> **Objective**
Reproduce exactly the lines below, from the first through the one containing "return (float(rgb[0]), float(rgb[1]), float(rgb[2]), 1.0)", and nothing more.
*****
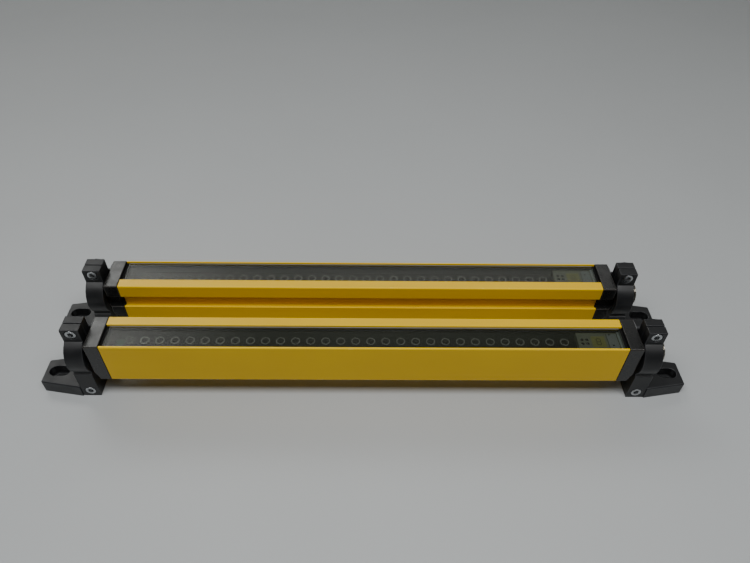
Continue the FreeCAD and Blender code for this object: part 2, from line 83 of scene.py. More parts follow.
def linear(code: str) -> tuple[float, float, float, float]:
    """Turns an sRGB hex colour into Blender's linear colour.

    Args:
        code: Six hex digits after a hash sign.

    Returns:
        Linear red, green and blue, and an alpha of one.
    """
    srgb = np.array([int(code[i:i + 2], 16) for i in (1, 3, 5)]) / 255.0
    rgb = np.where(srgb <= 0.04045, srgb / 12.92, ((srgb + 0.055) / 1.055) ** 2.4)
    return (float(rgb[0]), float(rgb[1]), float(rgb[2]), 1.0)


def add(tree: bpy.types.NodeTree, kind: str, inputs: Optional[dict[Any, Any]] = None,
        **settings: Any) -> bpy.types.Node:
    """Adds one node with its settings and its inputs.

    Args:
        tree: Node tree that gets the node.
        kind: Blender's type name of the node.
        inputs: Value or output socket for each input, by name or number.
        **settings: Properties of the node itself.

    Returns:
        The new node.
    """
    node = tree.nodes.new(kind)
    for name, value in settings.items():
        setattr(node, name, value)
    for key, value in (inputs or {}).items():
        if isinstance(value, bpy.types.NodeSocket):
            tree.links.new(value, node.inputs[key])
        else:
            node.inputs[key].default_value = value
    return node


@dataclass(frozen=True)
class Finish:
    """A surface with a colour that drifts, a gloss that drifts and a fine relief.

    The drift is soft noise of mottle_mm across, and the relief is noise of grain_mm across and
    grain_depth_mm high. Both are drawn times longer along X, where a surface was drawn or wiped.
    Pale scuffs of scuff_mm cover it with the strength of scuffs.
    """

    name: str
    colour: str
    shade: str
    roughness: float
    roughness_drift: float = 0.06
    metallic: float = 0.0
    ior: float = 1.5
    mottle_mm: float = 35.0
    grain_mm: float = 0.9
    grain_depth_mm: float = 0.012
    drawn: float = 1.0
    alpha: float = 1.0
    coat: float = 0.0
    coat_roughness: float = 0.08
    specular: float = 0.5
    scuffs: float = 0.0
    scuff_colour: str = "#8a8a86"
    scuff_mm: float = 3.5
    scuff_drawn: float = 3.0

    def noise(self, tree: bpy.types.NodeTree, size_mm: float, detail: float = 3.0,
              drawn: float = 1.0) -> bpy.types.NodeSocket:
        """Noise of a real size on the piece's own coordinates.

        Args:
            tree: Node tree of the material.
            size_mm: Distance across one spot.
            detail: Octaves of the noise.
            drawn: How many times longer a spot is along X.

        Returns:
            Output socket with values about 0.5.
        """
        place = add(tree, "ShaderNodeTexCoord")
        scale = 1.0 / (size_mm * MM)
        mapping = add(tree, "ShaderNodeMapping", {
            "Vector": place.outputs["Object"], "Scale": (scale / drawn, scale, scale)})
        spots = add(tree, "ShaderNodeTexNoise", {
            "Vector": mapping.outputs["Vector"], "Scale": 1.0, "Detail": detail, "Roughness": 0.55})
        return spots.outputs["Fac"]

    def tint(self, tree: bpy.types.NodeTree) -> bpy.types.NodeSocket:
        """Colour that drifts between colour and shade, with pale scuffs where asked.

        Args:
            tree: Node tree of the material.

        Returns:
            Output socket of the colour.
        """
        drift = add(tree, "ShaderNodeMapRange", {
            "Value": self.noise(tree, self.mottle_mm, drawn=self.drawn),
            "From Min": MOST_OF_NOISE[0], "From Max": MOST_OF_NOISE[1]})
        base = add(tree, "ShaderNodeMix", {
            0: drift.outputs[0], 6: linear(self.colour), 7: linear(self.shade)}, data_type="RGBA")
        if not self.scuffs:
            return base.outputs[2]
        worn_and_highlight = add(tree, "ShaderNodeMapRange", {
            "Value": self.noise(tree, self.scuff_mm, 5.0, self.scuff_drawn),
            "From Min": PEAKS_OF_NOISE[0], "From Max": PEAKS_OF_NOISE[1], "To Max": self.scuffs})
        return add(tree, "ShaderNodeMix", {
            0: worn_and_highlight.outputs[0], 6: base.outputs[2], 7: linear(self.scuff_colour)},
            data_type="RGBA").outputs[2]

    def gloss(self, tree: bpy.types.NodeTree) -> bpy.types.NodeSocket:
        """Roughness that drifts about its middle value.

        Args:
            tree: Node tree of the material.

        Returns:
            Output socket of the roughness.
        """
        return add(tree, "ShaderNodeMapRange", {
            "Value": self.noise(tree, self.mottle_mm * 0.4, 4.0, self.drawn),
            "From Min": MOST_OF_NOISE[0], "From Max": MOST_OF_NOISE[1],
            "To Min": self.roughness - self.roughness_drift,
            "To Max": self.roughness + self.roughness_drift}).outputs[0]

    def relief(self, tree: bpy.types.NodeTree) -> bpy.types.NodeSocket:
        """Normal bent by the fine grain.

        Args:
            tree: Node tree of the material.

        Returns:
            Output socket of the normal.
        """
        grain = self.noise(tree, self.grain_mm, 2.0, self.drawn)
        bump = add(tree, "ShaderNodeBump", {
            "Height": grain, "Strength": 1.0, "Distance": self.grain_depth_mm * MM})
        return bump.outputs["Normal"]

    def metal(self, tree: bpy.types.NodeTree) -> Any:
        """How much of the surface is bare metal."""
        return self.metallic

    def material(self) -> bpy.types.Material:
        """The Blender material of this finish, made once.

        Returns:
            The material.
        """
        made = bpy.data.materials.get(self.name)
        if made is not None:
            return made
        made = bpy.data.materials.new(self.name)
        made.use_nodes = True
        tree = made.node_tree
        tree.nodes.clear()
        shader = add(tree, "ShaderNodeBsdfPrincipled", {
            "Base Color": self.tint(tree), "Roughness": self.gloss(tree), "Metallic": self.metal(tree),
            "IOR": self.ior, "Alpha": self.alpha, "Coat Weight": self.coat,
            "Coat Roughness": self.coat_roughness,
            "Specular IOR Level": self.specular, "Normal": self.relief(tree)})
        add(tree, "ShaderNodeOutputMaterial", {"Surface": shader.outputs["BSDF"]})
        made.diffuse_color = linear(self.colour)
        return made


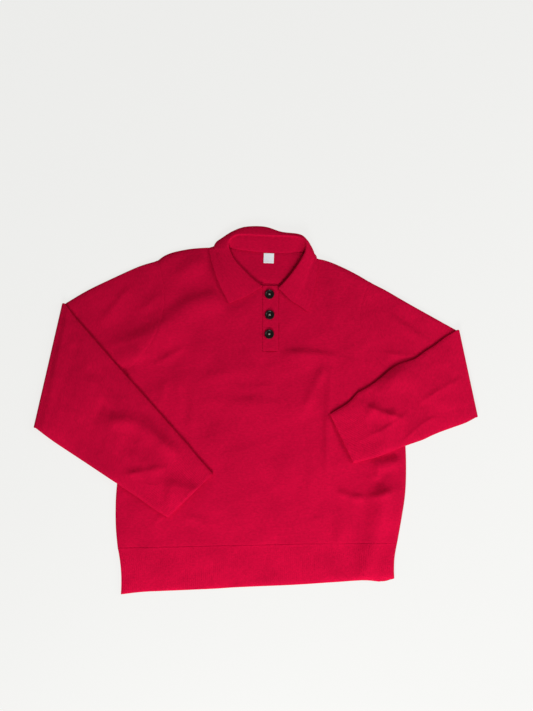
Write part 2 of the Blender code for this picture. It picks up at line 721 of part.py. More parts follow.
*****
> **The solution**
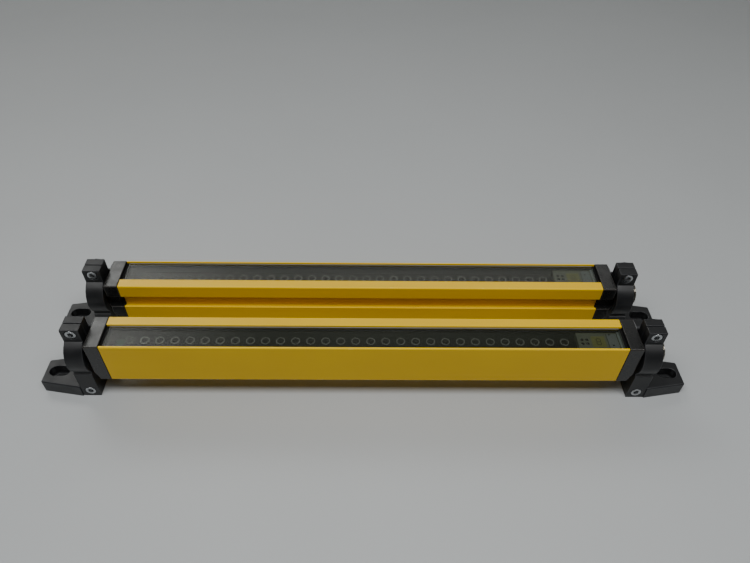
Continue the FreeCAD and Blender code for this object: part 2, from line 83 of scene.py. More parts follow.
def linear(code: str) -> tuple[float, float, float, float]:
    """Turns an sRGB hex colour into Blender's linear colour.

    Args:
        code: Six hex digits after a hash sign.

    Returns:
        Linear red, green and blue, and an alpha of one.
    """
    srgb = np.array([int(code[i:i + 2], 16) for i in (1, 3, 5)]) / 255.0
    rgb = np.where(srgb <= 0.04045, srgb / 12.92, ((srgb + 0.055) / 1.055) ** 2.4)
    return (float(rgb[0]), float(rgb[1]), float(rgb[2]), 1.0)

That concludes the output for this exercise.